**Exercise input**
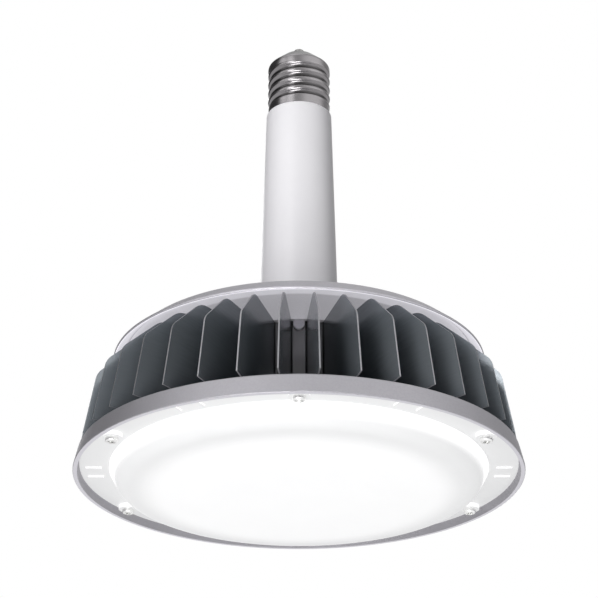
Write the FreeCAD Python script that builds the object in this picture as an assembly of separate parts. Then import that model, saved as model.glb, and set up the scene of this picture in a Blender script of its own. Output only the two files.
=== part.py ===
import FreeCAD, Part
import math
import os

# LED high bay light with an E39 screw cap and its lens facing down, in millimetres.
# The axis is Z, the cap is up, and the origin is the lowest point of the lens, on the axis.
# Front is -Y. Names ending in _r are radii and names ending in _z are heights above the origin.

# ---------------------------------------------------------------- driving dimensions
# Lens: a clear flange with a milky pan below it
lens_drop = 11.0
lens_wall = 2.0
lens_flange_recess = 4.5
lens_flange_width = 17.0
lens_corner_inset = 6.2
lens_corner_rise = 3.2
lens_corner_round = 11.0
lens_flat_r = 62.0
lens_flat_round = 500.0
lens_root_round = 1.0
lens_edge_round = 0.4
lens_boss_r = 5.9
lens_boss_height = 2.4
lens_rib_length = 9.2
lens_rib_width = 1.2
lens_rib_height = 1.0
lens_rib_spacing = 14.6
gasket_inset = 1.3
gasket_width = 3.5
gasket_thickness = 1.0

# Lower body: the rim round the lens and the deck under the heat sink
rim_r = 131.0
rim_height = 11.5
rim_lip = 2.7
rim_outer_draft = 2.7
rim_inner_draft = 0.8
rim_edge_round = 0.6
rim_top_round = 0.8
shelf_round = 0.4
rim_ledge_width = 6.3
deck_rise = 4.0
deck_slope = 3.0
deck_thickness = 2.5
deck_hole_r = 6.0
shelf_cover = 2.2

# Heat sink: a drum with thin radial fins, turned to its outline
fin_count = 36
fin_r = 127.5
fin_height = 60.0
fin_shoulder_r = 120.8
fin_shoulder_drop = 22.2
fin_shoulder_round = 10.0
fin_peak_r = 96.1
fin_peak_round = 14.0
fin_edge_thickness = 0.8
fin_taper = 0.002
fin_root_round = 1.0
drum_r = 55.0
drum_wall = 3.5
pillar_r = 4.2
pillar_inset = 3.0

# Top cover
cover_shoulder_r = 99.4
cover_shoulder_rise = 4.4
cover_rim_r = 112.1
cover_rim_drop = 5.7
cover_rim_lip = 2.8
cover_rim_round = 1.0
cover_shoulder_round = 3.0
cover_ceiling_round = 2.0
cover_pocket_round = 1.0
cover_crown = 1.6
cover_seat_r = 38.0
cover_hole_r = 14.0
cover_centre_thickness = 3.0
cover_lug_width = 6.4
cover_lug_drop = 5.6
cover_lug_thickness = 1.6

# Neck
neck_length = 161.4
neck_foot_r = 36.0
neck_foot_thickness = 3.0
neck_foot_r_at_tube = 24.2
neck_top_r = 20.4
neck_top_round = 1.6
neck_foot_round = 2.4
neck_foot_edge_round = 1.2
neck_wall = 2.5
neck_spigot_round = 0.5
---
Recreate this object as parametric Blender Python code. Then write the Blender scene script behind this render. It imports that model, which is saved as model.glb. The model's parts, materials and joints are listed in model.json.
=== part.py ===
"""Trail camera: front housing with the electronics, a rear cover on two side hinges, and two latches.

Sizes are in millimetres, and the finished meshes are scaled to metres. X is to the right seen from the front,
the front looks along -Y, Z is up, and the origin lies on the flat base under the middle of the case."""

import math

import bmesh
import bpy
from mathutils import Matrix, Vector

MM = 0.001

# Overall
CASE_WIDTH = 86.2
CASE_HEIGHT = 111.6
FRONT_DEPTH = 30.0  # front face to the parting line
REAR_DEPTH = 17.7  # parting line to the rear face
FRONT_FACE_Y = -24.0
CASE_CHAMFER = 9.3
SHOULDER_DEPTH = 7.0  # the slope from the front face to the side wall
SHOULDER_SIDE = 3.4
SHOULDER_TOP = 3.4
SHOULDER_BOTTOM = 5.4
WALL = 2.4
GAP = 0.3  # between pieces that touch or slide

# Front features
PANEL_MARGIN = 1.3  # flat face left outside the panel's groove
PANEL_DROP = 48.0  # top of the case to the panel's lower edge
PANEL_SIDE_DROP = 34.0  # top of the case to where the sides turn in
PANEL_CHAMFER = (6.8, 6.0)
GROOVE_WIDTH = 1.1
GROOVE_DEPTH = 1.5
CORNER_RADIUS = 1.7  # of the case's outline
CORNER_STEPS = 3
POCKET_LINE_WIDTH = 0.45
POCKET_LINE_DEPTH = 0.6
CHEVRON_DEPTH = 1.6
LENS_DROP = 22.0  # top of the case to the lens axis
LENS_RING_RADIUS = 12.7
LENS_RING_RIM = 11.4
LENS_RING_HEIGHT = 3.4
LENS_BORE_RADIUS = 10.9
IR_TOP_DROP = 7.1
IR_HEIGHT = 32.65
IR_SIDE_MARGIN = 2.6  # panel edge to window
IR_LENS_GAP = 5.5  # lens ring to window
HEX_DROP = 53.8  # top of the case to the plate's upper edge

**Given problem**
What is wanted is an exact copy of the lines from the line containing "Write the FreeCAD" to the line containing "# Front is -Y.", both lines included, and of no other line.

**Task result**
Write the FreeCAD Python script that builds the object in this picture as an assembly of separate parts. Then import that model, saved as model.glb, and set up the scene of this picture in a Blender script of its own. Output only the two files.
=== part.py ===
import FreeCAD, Part
import math
import os

# LED high bay light with an E39 screw cap and its lens facing down, in millimetres.
# The axis is Z, the cap is up, and the origin is the lowest point of the lens, on the axis.
# Front is -Y. Names ending in _r are radii and names ending in _z are heights above the origin.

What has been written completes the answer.